Ogni tragedia ha il suo lato di farsa. A Daghestan si scatena la caccia agli ebrei, con la folla che prende d’assalto l’aeroporto per scovarli e ammazzarli, nelle strade delle capitali europee scorrono cortei grondanti di antisemitismo, nelle TV italiane scorrazzano giornalisti che minimizzano il massacro del 7 ottobre (“non abbiamo prove che i bambini siano stati decapitati”). In tutto questo, a New York, sventola una nuova bandiera: arcobaleno LGBT intorno e Palestina nel mezzo. Era una delle tante bandiere dell’enorme corteo che ha sfilato dal Brooklyn Museum a Times Square domenica 29 ottobre, e dato il successo ottenuto sui social promette di diventare il nuovo simbolo del mondo libero dall’oppressione occidentale.

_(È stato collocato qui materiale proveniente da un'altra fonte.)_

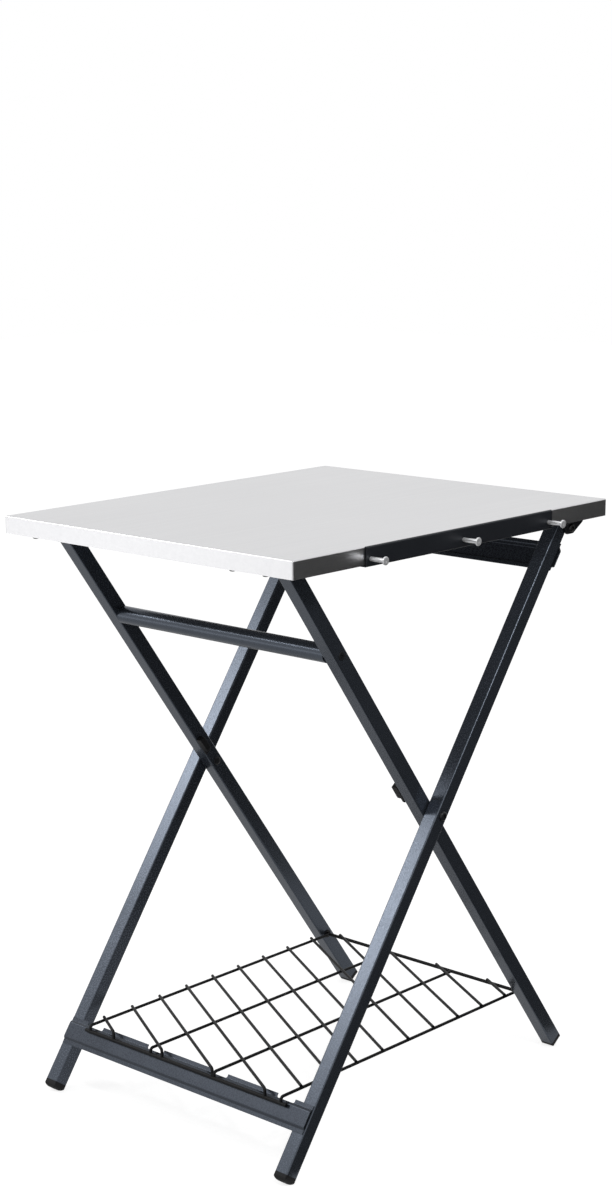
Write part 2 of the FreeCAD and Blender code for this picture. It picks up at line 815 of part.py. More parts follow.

Eppure, la meglio gioventù progressista dovrebbe sapere la verità. Dovrebbe sapere che nel 2022 quel fascistone di Netanyahu ha approvato una norma per garantire permessi di lavoro speciali ai palestinesi omosessuali che scappano dalle persecuzioni; dovrebbe sapere che l’anno scorso, nella democratica West Bank, il venticinquenne gay Ahmed Abu Marhia fu assalito e decapitato diventando un simbolo (in Israele) del diritto alla sopravvivenza degli omosessuali palestinesi, il più delle volte vittima delle loro stesse famiglie. Tutto questo non conta, per quelli che lottano perché il congresso approvi la Giornata Internazionale del Pronome (è stata il 18 ottobre, guai a voi se non avete festeggiato) l’importante è essere contro Israele, quindi contro l’Occidente, quindi contro sé stessi.
Fin qui non c’è niente di nuovo, i “Queers for Palestine” esistono da anni e sono una frangia del movimento BDS (Boicotta Disinvesti e Sanziona Israele), ormai sappiamo bene che alle associazioni LGBT interessa pronunciarsi su tutto tranne che sui veri problemi degli omosessuali. Ma questa volta la contraddizione travalica la ridicolaggine. L’attivista Lizzy George-Griffin, a capo di un’associazione LGBT della Columbia University, ha dichiarato che al suo “Black Lesbian Film Festival” (che si tiene proprio negli edifici della Columbia) sono sgraditi gli spettatori sionisti. Questo perché “è nella nostra libertà di espressione non invitare un gruppo genocida di persone: i sionisti”. Questa graziosa Chef Rubio d’oltreoceano non ha avuto remore nel ripetere e confermare tutto al New York Post: “L’Olocausto non è stato niente di speciale. Intendo dire che non è stato abbastanza speciale da giustificare il genocidio dei palestinesi di questi giorni”.
Questo è uno dei tanti motivi che hanno spinto il miliardario newyorkese Leon Cooperman a sospendere definitivamente le sue donazioni alla Columbia (stimate ad oggi intorno ai 50 milioni di dollari). Trasgredendo il bon ton a cui normalmente i ricchi americani si attengono, Cooperman ha dichiarato su Fox Business che la sua scelta è derivata dalla constatazione che ormai “questi ragazzi hanno la merda nel cervello”.